## THE PROBLEM
Repeat each line word for word.

::::

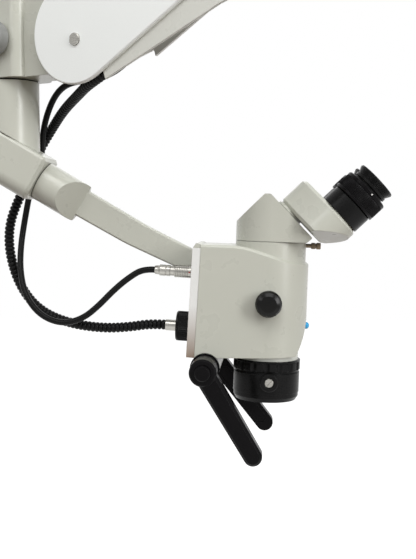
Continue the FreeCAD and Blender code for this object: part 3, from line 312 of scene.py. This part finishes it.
def paint(name, colour, dusk, rough=0.3, grain=0.00004):
    """Two-part enamel: fine orange peel, faint mottling, and a painted highlight that makes its edges
    lighter.
    """
    made = Shader(name)
    cloud = made.noise(14, 1)
    fleck = made.noise(1500, 2)
    base = made.blend(made.between(cloud, 0, 1, 0.1, 0.9), dusk, colour)
    light = tuple(min(1, 1.12 * part) for part in colour[:3]) + (1,)
    dark = tuple(0.9 * part for part in colour[:3]) + (1,)
    speckled = made.blend(made.between(fleck, 0.0, 0.3, 0.35, 0.7), base, dark)
    rounded = made.soft_edges(0.0009)
    # Painted highlight: near sharp edges the enamel colour is blended towards a lighter one.
    shade = made.blend(made.math("MULTIPLY", made.edge_mask(rounded), 0.6), speckled, light)
    peel = made.bump(made.noise(620, 3, rough=0.6), grain, 0.7, rounded)
    made.fixed(IOR=1.5, Coat_Weight=0.12, Coat_Roughness=0.25)
    return made.finish(shade, made.between(made.noise(45, 3), rough - 0.05, rough + 0.06), peel)


def dark_metal(name, colour, rough=0.3, metallic=0.0, edge=(60, 60, 62), specular=0.1):
    """Black anodised metal: satin, with a fine grain and paler worn edges."""
    made = Shader(name)
    rounded = made.soft_edges(0.0005)
    patches = made.between(made.noise(260, 3), 0.1, 0.9)
    worn = made.math("MULTIPLY", made.edge_mask(rounded, 0.05, 0.5), patches)
    pale = tuple(1.5 * part for part in colour[:3]) + (1,)
    tone = made.blend(made.between(made.noise(60, 3), 0, 1), colour, pale)
    shade = made.blend(made.math("MULTIPLY", worn, 0.5), tone, linear(*edge))
    made.fixed(Metallic=metallic, IOR=1.5, Specular_IOR_Level=specular)
    return made.finish(shade, made.between(made.noise(700, 2), rough - 0.08, rough + 0.1),
                       made.bump(made.noise(2600, 2), 0.00002, 0.5, rounded))


def moulded(name, colour, rough=0.5, grain=0.00005, scale=1900, coat=0.0, specular=0.1):
    """Moulded plastic or rubber with a spark-eroded grain, a random paler tone and a painted highlight on its
    edges.
    """
    made = Shader(name)
    rounded = made.soft_edges(0.0007)
    pale = tuple(1.9 * c for c in colour[:3]) + (1,)
    # Painted highlight: near sharp edges the colour is blended towards the paler one, which also gives the
    # random tone.
    shade = made.blend(made.math("MULTIPLY", made.edge_mask(rounded), 0.5),
                       made.blend(made.between(made.noise(38, 4), 0, 0.5), colour, pale), pale)
    made.fixed(IOR=1.5, Specular_IOR_Level=specular, Coat_Weight=coat, Coat_Roughness=0.08)
    return made.finish(shade, made.between(made.noise(120, 3), rough - 0.06, rough + 0.08),
                       made.bump(made.noise(scale, 2), grain, 0.6, rounded))


def brushed(name, colour, rough=0.28, along=(30, 30, 1400), metallic=1.0, streak=0.16):
    """Machined or brushed metal: fine streaks across the stretched direction."""
    made = Shader(name)
    streaks = made.noise(1.0, 3, made.stretched(along), 0.6)
    dark = tuple((1 - streak) * c for c in colour[:3]) + (1,)
    shade = made.blend(made.between(streaks, 0, 1), dark, colour)
    made.fixed(Metallic=metallic)
    return made.finish(shade, made.between(streaks, rough - 0.07, rough + 0.1),
                       made.bump(streaks, 0.00002, 0.35, made.soft_edges(0.0004)))


def coated_glass(name):
    """A lens face: dark behind, with the violet and green gleam of its coating."""
    made = Shader(name)
    veil = made.between(made.noise(14, 2), 0, 1)
    made.fixed(IOR=1.7, Coat_Weight=1.0, Coat_Roughness=0.02, Thin_Film_Thickness=420.0, Thin_Film_IOR=1.38)
    return made.finish(made.blend(veil, linear(18, 22, 34), linear(36, 30, 52)), 0.05,
                       made.bump(made.noise(60, 1), 0.00001, 0.2))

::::

## ANSWER FOR THIS EXERCISE
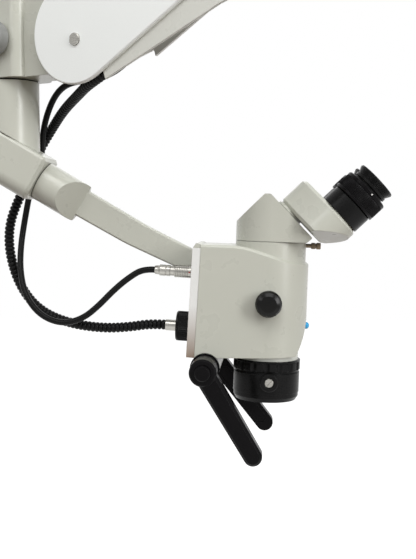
Continue the FreeCAD and Blender code for this object: part 3, from line 312 of scene.py. This part finishes it.
def paint(name, colour, dusk, rough=0.3, grain=0.00004):
    """Two-part enamel: fine orange peel, faint mottling, and a painted highlight that makes its edges
    lighter.
    """
    made = Shader(name)
    cloud = made.noise(14, 1)
    fleck = made.noise(1500, 2)
    base = made.blend(made.between(cloud, 0, 1, 0.1, 0.9), dusk, colour)
    light = tuple(min(1, 1.12 * part) for part in colour[:3]) + (1,)
    dark = tuple(0.9 * part for part in colour[:3]) + (1,)
    speckled = made.blend(made.between(fleck, 0.0, 0.3, 0.35, 0.7), base, dark)
    rounded = made.soft_edges(0.0009)
    # Painted highlight: near sharp edges the enamel colour is blended towards a lighter one.
    shade = made.blend(made.math("MULTIPLY", made.edge_mask(rounded), 0.6), speckled, light)
    peel = made.bump(made.noise(620, 3, rough=0.6), grain, 0.7, rounded)
    made.fixed(IOR=1.5, Coat_Weight=0.12, Coat_Roughness=0.25)
    return made.finish(shade, made.between(made.noise(45, 3), rough - 0.05, rough + 0.06), peel)


def dark_metal(name, colour, rough=0.3, metallic=0.0, edge=(60, 60, 62), specular=0.1):
    """Black anodised metal: satin, with a fine grain and paler worn edges."""
    made = Shader(name)
    rounded = made.soft_edges(0.0005)
    patches = made.between(made.noise(260, 3), 0.1, 0.9)
    worn = made.math("MULTIPLY", made.edge_mask(rounded, 0.05, 0.5), patches)
    pale = tuple(1.5 * part for part in colour[:3]) + (1,)
    tone = made.blend(made.between(made.noise(60, 3), 0, 1), colour, pale)
    shade = made.blend(made.math("MULTIPLY", worn, 0.5), tone, linear(*edge))
    made.fixed(Metallic=metallic, IOR=1.5, Specular_IOR_Level=specular)
    return made.finish(shade, made.between(made.noise(700, 2), rough - 0.08, rough + 0.1),
                       made.bump(made.noise(2600, 2), 0.00002, 0.5, rounded))


def moulded(name, colour, rough=0.5, grain=0.00005, scale=1900, coat=0.0, specular=0.1):
    """Moulded plastic or rubber with a spark-eroded grain, a random paler tone and a painted highlight on its
    edges.
    """
    made = Shader(name)
    rounded = made.soft_edges(0.0007)
    pale = tuple(1.9 * c for c in colour[:3]) + (1,)
    # Painted highlight: near sharp edges the colour is blended towards the paler one, which also gives the
    # random tone.
    shade = made.blend(made.math("MULTIPLY", made.edge_mask(rounded), 0.5),
                       made.blend(made.between(made.noise(38, 4), 0, 0.5), colour, pale), pale)
    made.fixed(IOR=1.5, Specular_IOR_Level=specular, Coat_Weight=coat, Coat_Roughness=0.08)
    return made.finish(shade, made.between(made.noise(120, 3), rough - 0.06, rough + 0.08),
                       made.bump(made.noise(scale, 2), grain, 0.6, rounded))


def brushed(name, colour, rough=0.28, along=(30, 30, 1400), metallic=1.0, streak=0.16):
    """Machined or brushed metal: fine streaks across the stretched direction."""
    made = Shader(name)
    streaks = made.noise(1.0, 3, made.stretched(along), 0.6)
    dark = tuple((1 - streak) * c for c in colour[:3]) + (1,)
    shade = made.blend(made.between(streaks, 0, 1), dark, colour)
    made.fixed(Metallic=metallic)
    return made.finish(shade, made.between(streaks, rough - 0.07, rough + 0.1),
                       made.bump(streaks, 0.00002, 0.35, made.soft_edges(0.0004)))


def coated_glass(name):
    """A lens face: dark behind, with the violet and green gleam of its coating."""
    made = Shader(name)
    veil = made.between(made.noise(14, 2), 0, 1)
    made.fixed(IOR=1.7, Coat_Weight=1.0, Coat_Roughness=0.02, Thin_Film_Thickness=420.0, Thin_Film_IOR=1.38)
    return made.finish(made.blend(veil, linear(18, 22, 34), linear(36, 30, 52)), 0.05,
                       made.bump(made.noise(60, 1), 0.00001, 0.2))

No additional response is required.